At least 84 citizens died when a building attached to the Synagogue Church of All Nations collapsed.

Rescue workers clear away mattresses used by occupants of the collapsed guesthouse of the Synagogue Church of All Nations at Ikotun in Lagos on 17 September, 2014. Picture: AFP.

JOHANNESBURG - Search and rescue operations at the site of a devastating building collapse in Lagos, Nigeria, in which more than 80 South Africans were killed, are winding down.

Government has confirmed 84 citizens died when a building attached to the Synagogue Church of All Nations came down on 12 September.

The collapse occurred when three extra storeys were being added to the existing two of a guest house of the church compound, where visitors from abroad flock to stay.

Led by the charismatic "Prophet" TB Joshua, the Lagos Pentacostal church attracts a global following of Christians who believe Joshua is able to perform miracles, including curing the ill and raising the dead.

The regular influx of visitors from abroad for the church's services, which can last up to a week, creates demand for accommodation that the church's own guest house has been unable to meet, and often spills over into local hotels.

South Africa's high commissioner to Nigeria, Lulu Mnguni, says forensic experts will help identify the bodies recovered from the rubble.

He says 84 is the final figure and the death toll isn't expected to change.

Meanwhile, the church continues to claim the collapse was caused by some kind of attack.

A Durban woman who survived the tragedy says Joshua gave South African survivors R2,000 each and prayed for them before they returned home.
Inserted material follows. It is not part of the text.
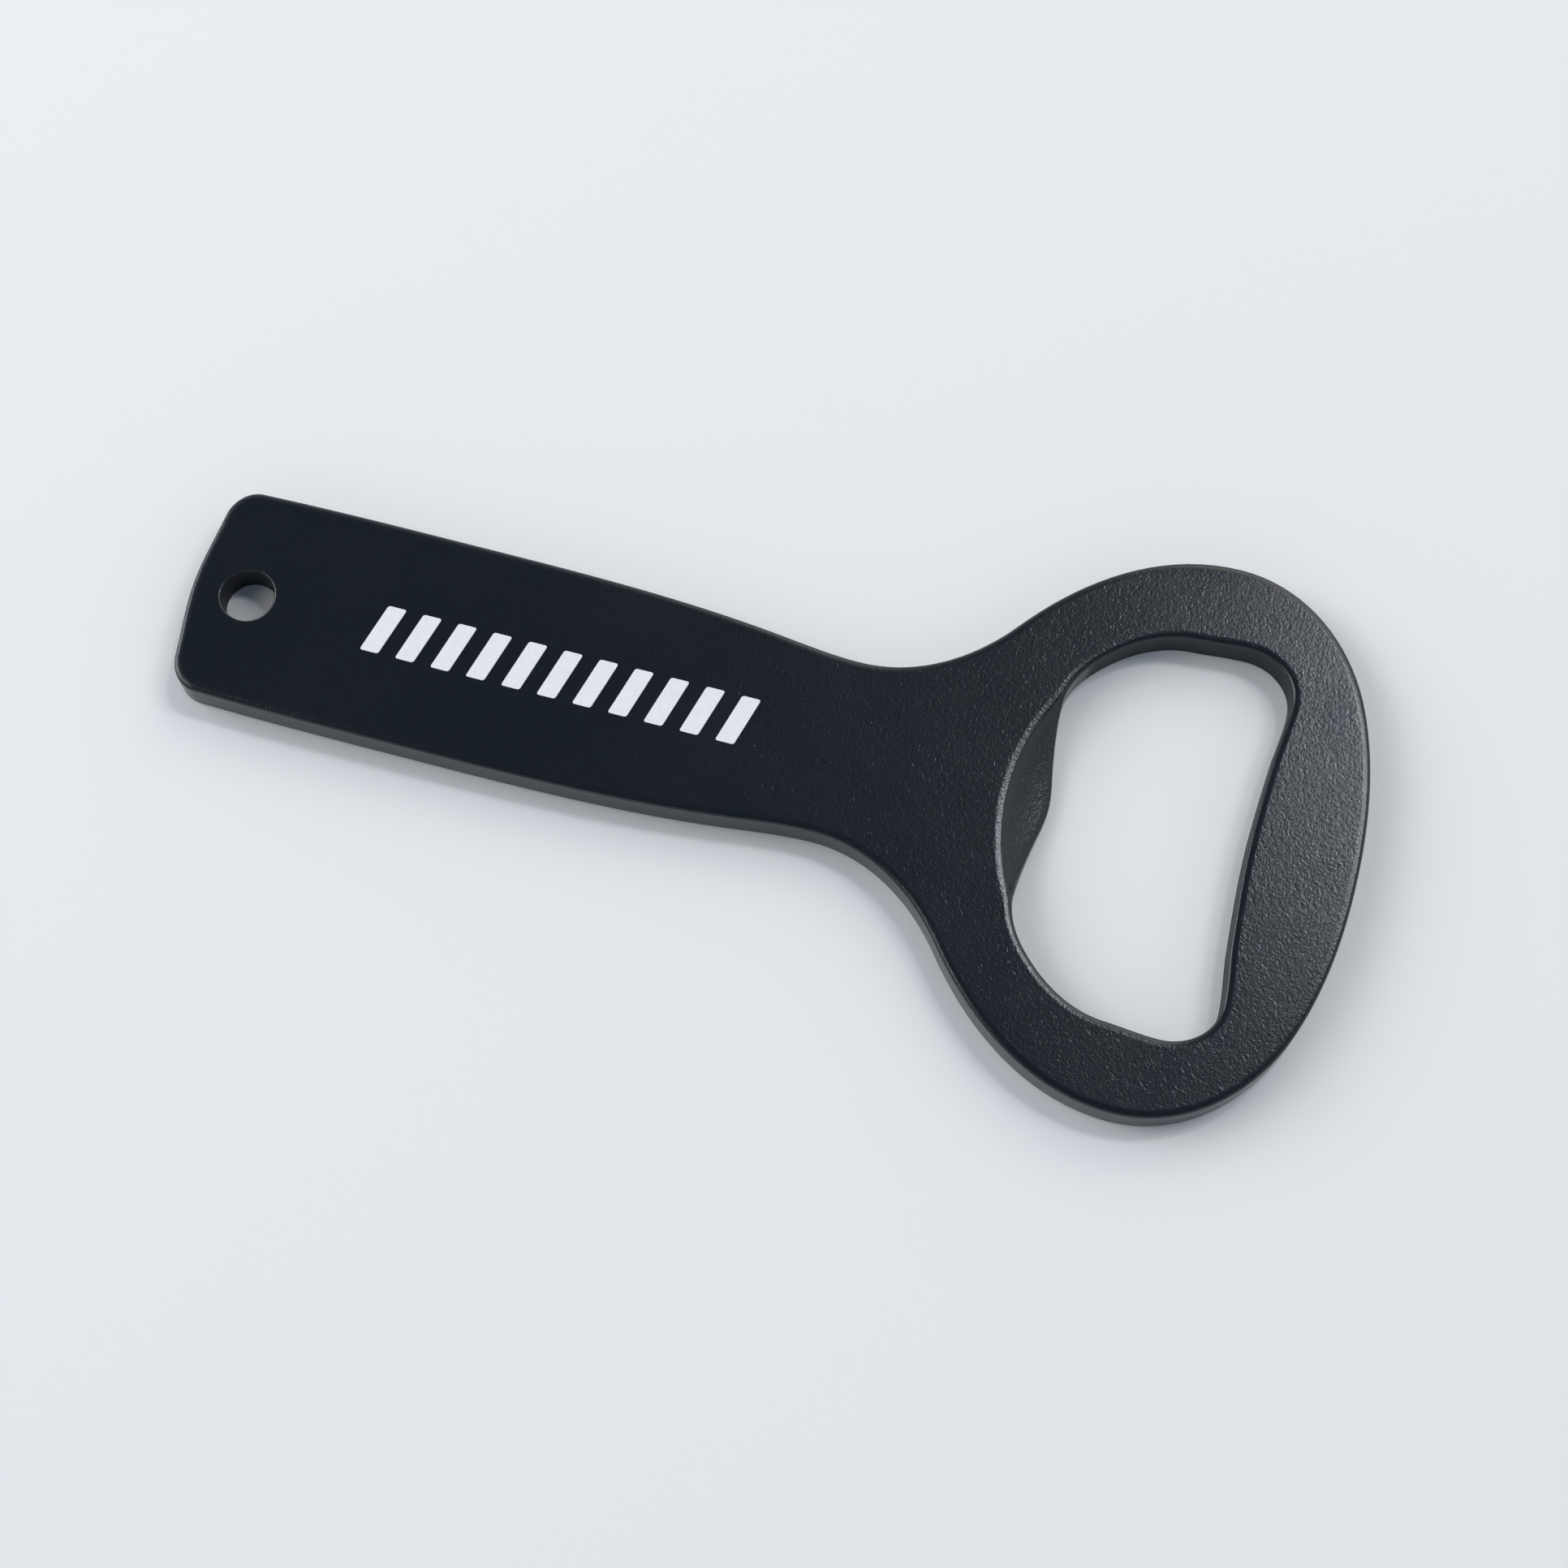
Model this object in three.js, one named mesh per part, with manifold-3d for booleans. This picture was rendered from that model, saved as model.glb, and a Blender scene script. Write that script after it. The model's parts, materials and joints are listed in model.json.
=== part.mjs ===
// Keychain bottle opener: one flat cast metal body with a ring hole at the handle's end, a wide
// rounded head with an opening for a crown cap, and a scooped tooth that hooks under the cap's rim.
// A row of plain slanted bars is printed on the handle.
//
// Frame: millimetres, +X from the handle to the head, +Z up, the underside on z = 0,
// the origin under the middle of the overall length and width.

import * as THREE from 'three';
import { mergeVertices } from 'three/addons/utils/BufferGeometryUtils.js';
import Module from 'manifold-3d';

const wasm = await Module();
wasm.setup();

// ---------------------------------------------------------------- driving dimensions
// Lengths are in mm. Headings are in degrees, along the outline from the handle to the head.

// plate
const overallLength = 110;
const plateThickness = 3.6;
const edgeRound = 0.4;

// handle, with its stations measured from its end
const handleHalfWidth = 10.4;
const handleWidestFromEnd = 25;
const cornerLength = 3.5;          // of the end's rounded corner, along the handle
const cornerDepth = 3.0;           // and across it
const endBulge = 0.7;              // how far the end bows out between its corners
const cornerStartHeading = 84.5;
const cornerStopHeading = 2;
const cornerShy = 0.2;             // the corner ends this much narrower than the widest place

// neck and head, with their stations measured back from the head's far end
const neckHalfWidth = 8.5;
const neckFromHeadEnd = 48.3;
const neckLeadLength = 8.7;
const neckLeadRise = 0.8;
const neckLeadHeading = -6.5;
const flareRun = 13.2;             // from the neck's narrowest place to the steepest of the flare
const flareRise = 7.3;
const flareHeading = 52.5;
const rimWidth = 7.6;              // of the head beside the opening
const headWidestFromHeadEnd = 16.5;
const headShoulderDepth = 2.55;
const headShoulderDrop = 10.75;
const headShoulderHeading = -69;

// opening for the cap, from its far edge back to the tooth
const barWidth = 10.1;             // of the bar that rests on the cap, on the axis
const barFlankHalfWidth = 8.9;
const barFlankRecess = 0.4;        // the bar's edge draws back on both sides of its middle
const barFlankHeading = -93.7;
const openingHalfWidth = 19.05;
const openingCornerDrop = 4.35;
const openingCornerRecess = 0.95;
const openingCornerLength = 4.85;
const openingTopLength = 5;
const openingTopDrop = 0.35;
const openingTopHeading = 3;
const shoulderRun = 2.3;           // from the tooth's root to the middle of the shoulder
const shoulderDrop = 4.6;
const shoulderHeading = 47;

// tooth: its lip is the lower part of the plate, left standing by a scoop from above
const capBite = 18.15;             // clear distance from the nose to the bar
const toothRise = 1.15;            // of the nose above the tooth's two roots
const toothRootHalfWidth = 9.5;
const toothFlankHalfWidth = 3.95;
const toothFlankHeading = 99.5;
const lipHeight = 1.3;
const scoopReach = 4.15;           // from the scoop's edge on the top face to the nose
const scoopEdgeRadius = 20.5;      // of that edge, seen from above
const scoopNoseSlope = 16;         // degrees down towards the opening, at the nose

// ring hole
const ringHoleRadius = 2.5;
const ringHoleEdge = 0.2;
const ringHoleFromEnd = 5.3;

// printed row
const printBars = 11;
const printHeight = 4.8;
const printLean = 1.3;             // how far a bar's upper end leans towards the head
const printInkShare = 0.52;        // the inked part of the bars' pitch
const printFromEnd = 16.8;
const printFromNeck = 7.6;
const inkThickness = 0.08;

// fineness of the faceted surfaces
const stretchSteps = 8;
const holeSteps = 32;
const scoopTurnSteps = 128;
const scoopArcSteps = 10;
const cutMargin = 1.5;             // how far a cutter runs past the faces that it cuts

// ---------------------------------------------------------------- places that follow from them

const handleEnd = -overallLength / 2;
const headEnd = overallLength / 2;
const neck = headEnd - neckFromHeadEnd;
const headHalfWidth = openingHalfWidth + rimWidth;
const barEdge = headEnd - barWidth;
const openingCorner = barEdge + openingCornerRecess;
const noseTip = barEdge - capBite;
const toothRoot = noseTip - toothRise;
const scoopEdge = noseTip - scoopReach;

// Knots of the upper half of each outline: x, y and the outline's heading there.
const bodyKnots = [
  [handleEnd, 0, 90],
  [handleEnd + endBulge, handleHalfWidth - cornerShy - cornerDepth, cornerStartHeading],
  [handleEnd + cornerLength, handleHalfWidth - cornerShy, cornerStopHeading],
  [handleEnd + handleWidestFromEnd, handleHalfWidth, 0],
  [neck - neckLeadLength, neckHalfWidth + neckLeadRise, neckLeadHeading],
  [neck, neckHalfWidth, 0],
  [neck + flareRun, neckHalfWidth + flareRise, flareHeading],
  [headEnd - headWidestFromHeadEnd, headHalfWidth, 0],
  [headEnd - headShoulderDepth, headHalfWidth - headShoulderDrop, headShoulderHeading],
  [headEnd, 0, -90],
];
const openingKnots = [
  [noseTip, 0, 90],
  [noseTip - toothRise / 2, toothFlankHalfWidth, toothFlankHeading],
  [toothRoot, toothRootHalfWidth, 90],
  [toothRoot + shoulderRun, openingHalfWidth - shoulderDrop, shoulderHeading],
  [openingCorner - openingCornerLength - openingTopLength, openingHalfWidth - openingTopDrop,
    openingTopHeading],
  [openingCorner - openingCornerLength, openingHalfWidth, 0],
  [openingCorner, openingHalfWidth - openingCornerDrop, -90],
  [barEdge + barFlankRecess, barFlankHalfWidth, barFlankHeading],
  [barEdge, 0, -90],
];

// ---------------------------------------------------------------- helpers

function ahead(knot, distance) {
  const heading = THREE.MathUtils.degToRad(knot[2]);
  return [knot[0] + distance * Math.cos(heading), knot[1] + distance * Math.sin(heading)];
}

// The reach makes a stretch between two knots a circular arc wherever its two ends allow one.
function addStretch(path, from, to) {
  const quarterTurn = THREE.MathUtils.degToRad(to[2] - from[2]) / 4;
  const chord = Math.hypot(to[0] - from[0], to[1] - from[1]);
  const reach = chord / (3 * Math.cos(quarterTurn) ** 2);
  path.bezierCurveTo(...ahead(from, reach), ...ahead(to, -reach), to[0], to[1]);
}

// Runs out along the lower half and back along the upper one, anticlockwise from above.
function drawMirrored(path, upperKnots) {
  const outward = upperKnots.map(([x, y, heading]) => [x, -y, -heading]);
  const back = upperKnots.map(([x, y, heading]) => [x, y, heading + 180]).reverse();
  path.moveTo(upperKnots[0][0], upperKnots[0][1]);
  for (const knots of [outward, back]) {
    for (let i = 1; i < knots.length; i++) addStretch(path, knots[i - 1], knots[i]);
  }
  return path;
}

function toSolid(geometry) {
  const bare = geometry.clone();
  bare.deleteAttribute('normal');
  bare.deleteAttribute('uv');
  const merged = mergeVertices(bare, 1e-4);
  return new wasm.Manifold(new wasm.Mesh({
    numProp: 3,
    vertProperties: new Float32Array(merged.attributes.position.array),
    triVerts: new Uint32Array(merged.index.array),
  }));
}

function toGeometry(solid) {
  const mesh = solid.getMesh();
  const geometry = new THREE.BufferGeometry();
  geometry.setAttribute('position', new THREE.BufferAttribute(mesh.vertProperties, 3));
  geometry.setIndex(new THREE.BufferAttribute(mesh.triVerts, 1));
  geometry.computeVertexNormals();
  return geometry;
}

// A profile of [radius, z] points turned about a vertical axis at x.
function turned(profile, steps, x) {
  const points = profile.map(([radius, z]) => new THREE.Vector2(radius, z));
  return new THREE.LatheGeometry(points, steps).rotateX(Math.PI / 2).translate(x, 0, 0);
}

// ---------------------------------------------------------------- opener body

function plate() {
  const outline = drawMirrored(new THREE.Shape(), bodyKnots);
  outline.holes.push(drawMirrored(new THREE.Path(), openingKnots));
  return new THREE.ExtrudeGeometry(outline, {
    depth: plateThickness - 2 * edgeRound,
    bevelEnabled: true,
    bevelThickness: edgeRound,
    bevelSize: edgeRound,
    bevelOffset: -edgeRound,
    bevelSegments: 2,
    curveSegments: stretchSteps,
  }).translate(0, 0, edgeRound);
}

function ringHoleCutter() {
  const mouth = ringHoleRadius + ringHoleEdge;
  return turned([
    [0, -cutMargin], [mouth, -cutMargin], [mouth, 0], [ringHoleRadius, ringHoleEdge],
    [ringHoleRadius, plateThickness - ringHoleEdge], [mouth, plateThickness],
    [mouth, plateThickness + cutMargin], [0, plateThickness + cutMargin],
  ], holeSteps, handleEnd + ringHoleFromEnd);
}

// The scoop is a shallow cove: it leaves the top face steeply and flattens towards the nose.
// It is cut by a turned ring, of which a box keeps the stretch beside the tooth.
function scoopCutter() {
  const depth = plateThickness - lipHeight;
  const meanSlope = Math.atan2(depth, scoopReach);
  const noseSlope = THREE.MathUtils.degToRad(scoopNoseSlope);
  const edgeSlope = 2 * meanSlope - noseSlope;
  const coveRadius = Math.hypot(depth, scoopReach) / (2 * Math.sin(meanSlope - noseSlope));
  const noseRadius = scoopEdgeRadius - scoopReach;
  const profile = [];
  for (let i = 0; i <= scoopArcSteps; i++) {
    const slope = noseSlope + (edgeSlope - noseSlope) * i / scoopArcSteps;
    profile.push([
      noseRadius + coveRadius * (Math.sin(slope) - Math.sin(noseSlope)),
      lipHeight + coveRadius * (Math.cos(noseSlope) - Math.cos(slope)),
    ]);
  }
  const above = plateThickness + cutMargin;
  profile.push([scoopEdgeRadius, above], [noseRadius - cutMargin, above],
    [noseRadius - cutMargin, lipHeight], profile[0]);
  const ring = toSolid(turned(profile, scoopTurnSteps, scoopEdge + scoopEdgeRadius));

  const rootReach = scoopEdgeRadius - (scoopReach - toothRise);
  const halfSpan = Math.sqrt(scoopEdgeRadius ** 2 - rootReach ** 2) + cutMargin;
  const length = scoopReach + 2 * cutMargin;
  const box = new THREE.BoxGeometry(length, 2 * halfSpan, 2 * above)
    .translate(scoopEdge - cutMargin + length / 2, 0, above);
  return ring.intersect(toSolid(box));
}

function openerBody() {
  return toGeometry(toSolid(plate()).subtract(toSolid(ringHoleCutter())).subtract(scoopCutter()));
}

// ---------------------------------------------------------------- printed bars

const printStart = handleEnd + printFromEnd;
const printPitch = (neck - printFromNeck - printStart) / printBars;

function printBar() {
  const width = printInkShare * printPitch;
  const bar = new THREE.Shape();
  bar.moveTo(-(width + printLean) / 2, -printHeight / 2);
  bar.lineTo((width - printLean) / 2, -printHeight / 2);
  bar.lineTo((width + printLean) / 2, printHeight / 2);
  bar.lineTo(-(width - printLean) / 2, printHeight / 2);
  bar.closePath();
  return new THREE.ExtrudeGeometry(bar, { depth: inkThickness, bevelEnabled: false });
}

// ---------------------------------------------------------------- the opener

const blackPowderCoat = new THREE.MeshStandardMaterial({
  name: 'black_powder_coat', color: 0x24292d, roughness: 0.55, metalness: 0,
});
const whiteInk = new THREE.MeshStandardMaterial({
  name: 'white_ink', color: 0xe6e8ea, roughness: 0.6, metalness: 0,
});

const opener = new THREE.Group();

const body = new THREE.Mesh(openerBody(), blackPowderCoat);
body.name = 'opener_body';
opener.add(body);

for (let i = 0; i < printBars; i++) {
  const bar = new THREE.Mesh(printBar(), whiteInk);
  bar.name = `print_bar_${String(i + 1).padStart(2, '0')}`;
  bar.position.set(printStart + (i + 0.5) * printPitch, 0, plateThickness);
  opener.add(bar);
}

export default opener;
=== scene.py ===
# %% [markdown]
# # A keychain bottle opener
#
# The real opener is one flat piece of cast metal with a black powder coat and a white print on its
# handle. Most of what makes it look real is small: the rounding along its edges, the scoop that thins
# the plate into a tooth, and the fine leathery grain of the coat. This lesson models those three
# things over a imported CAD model, which gives the overall size and every place.

# %% Load the frame
import json
import math

import bmesh
import bpy
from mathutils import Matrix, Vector
from mathutils.geometry import interpolate_bezier

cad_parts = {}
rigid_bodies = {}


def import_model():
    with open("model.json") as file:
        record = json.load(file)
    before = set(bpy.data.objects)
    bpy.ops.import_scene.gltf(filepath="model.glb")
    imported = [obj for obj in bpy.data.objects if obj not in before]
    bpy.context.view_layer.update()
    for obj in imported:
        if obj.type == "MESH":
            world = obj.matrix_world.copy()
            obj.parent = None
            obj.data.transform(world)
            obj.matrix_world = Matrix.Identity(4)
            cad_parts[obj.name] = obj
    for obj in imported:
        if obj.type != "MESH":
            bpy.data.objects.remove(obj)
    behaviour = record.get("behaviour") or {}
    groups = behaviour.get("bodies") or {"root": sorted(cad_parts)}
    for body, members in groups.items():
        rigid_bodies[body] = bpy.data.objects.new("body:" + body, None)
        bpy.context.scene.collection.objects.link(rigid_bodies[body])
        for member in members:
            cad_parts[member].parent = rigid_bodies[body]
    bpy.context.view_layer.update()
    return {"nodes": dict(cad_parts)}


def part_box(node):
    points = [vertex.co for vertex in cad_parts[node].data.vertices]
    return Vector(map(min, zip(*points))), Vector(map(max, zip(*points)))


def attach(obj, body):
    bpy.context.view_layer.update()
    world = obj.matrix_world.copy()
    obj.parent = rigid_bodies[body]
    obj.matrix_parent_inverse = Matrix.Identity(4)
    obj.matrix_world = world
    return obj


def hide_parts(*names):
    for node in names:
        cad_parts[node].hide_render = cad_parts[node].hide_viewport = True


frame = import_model()

MM = 0.001
low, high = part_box("opener_body")
handle_end, head_end = low.x / MM, high.x / MM
head_half_width = high.y / MM
underside, top = low.z / MM, high.z / MM
print("plate from", handle_end, "to", head_end, "mm along,", top - underside, "mm thick")

# %% [markdown]
# ## Materials
#
# Each material is a small tree of nodes, so one helper that adds a node, fills in its settings and
# links its inputs keeps the trees short. Colours are written as the hex values that a paint chart
# gives, and turned to the linear values that the renderer works in.

# %% Material helpers
def linear(hex_colour):
    """An sRGB hex colour as linear RGBA."""
    parts = [int(hex_colour[i:i + 2], 16) / 255 for i in (1, 3, 5)]
    return [p / 12.92 if p <= 0.04045 else ((p + 0.055) / 1.055) ** 2.4 for p in parts] + [1]


def add(tree, kind, settings=None, **inputs):
    """A new node with its settings, and its inputs set to values or linked to other nodes' outputs."""
    node = tree.nodes.new(kind)
    for name, value in (settings or {}).items():
        setattr(node, name, value)
    for name, value in inputs.items():
        socket = node.inputs[name.replace("_", " ")]
        if isinstance(value, bpy.types.NodeSocket):
            tree.links.new(value, socket)
        else:
            socket.default_value = value
    return node


def new_material(name):
    """An empty material, with its tree and its Principled shader."""
    material = bpy.data.materials.new(name)
    material.use_nodes = True
    return material, material.node_tree, material.node_tree.nodes["Principled BSDF"]


# %% [markdown]
# ### Patterns
#
# A pattern here is a number that changes from place to place. It starts as a noise, and a little
# arithmetic keeps the part of the noise that is wanted. The noise could be three-dimensional. It has
# a fourth dimension only because a step along it gives a fresh pattern, so it serves as a seed.

# %% Noise, arithmetic, ramps and blends
def noise(tree, place, spacing, seed, **inputs):
    """Noise from 0 to 1 in features of a size. Seeds give patterns that have nothing in common."""
    return add(tree, "ShaderNodeTexNoise", {"noise_dimensions": "4D"}, Vector=place, W=seed,
               Scale=1 / spacing, **inputs).outputs["Fac"]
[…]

Questions have been asked about the condition of the building which housed dozens of South African citizens who were on a church trip at the time of the disaster.

Thandi Zwane was hospitalised for three days in Nigeria after she was trapped under the rubble for over 13 hours.

She defended Joshua and said those who blamed the pastor for the collapse were spiritually immature.

Zwane said the preacher is a kind man who gave each South African money food and prayed for them.

She said she will still go back to Nigeria as she believes the collapse was part of God's plan.

Several African leaders have travelled to Nigeria to meet with spiritual "healer" Joshua, including former Malawian President Joyce Banda and Economic Freedom Fighters leader Julius Malema.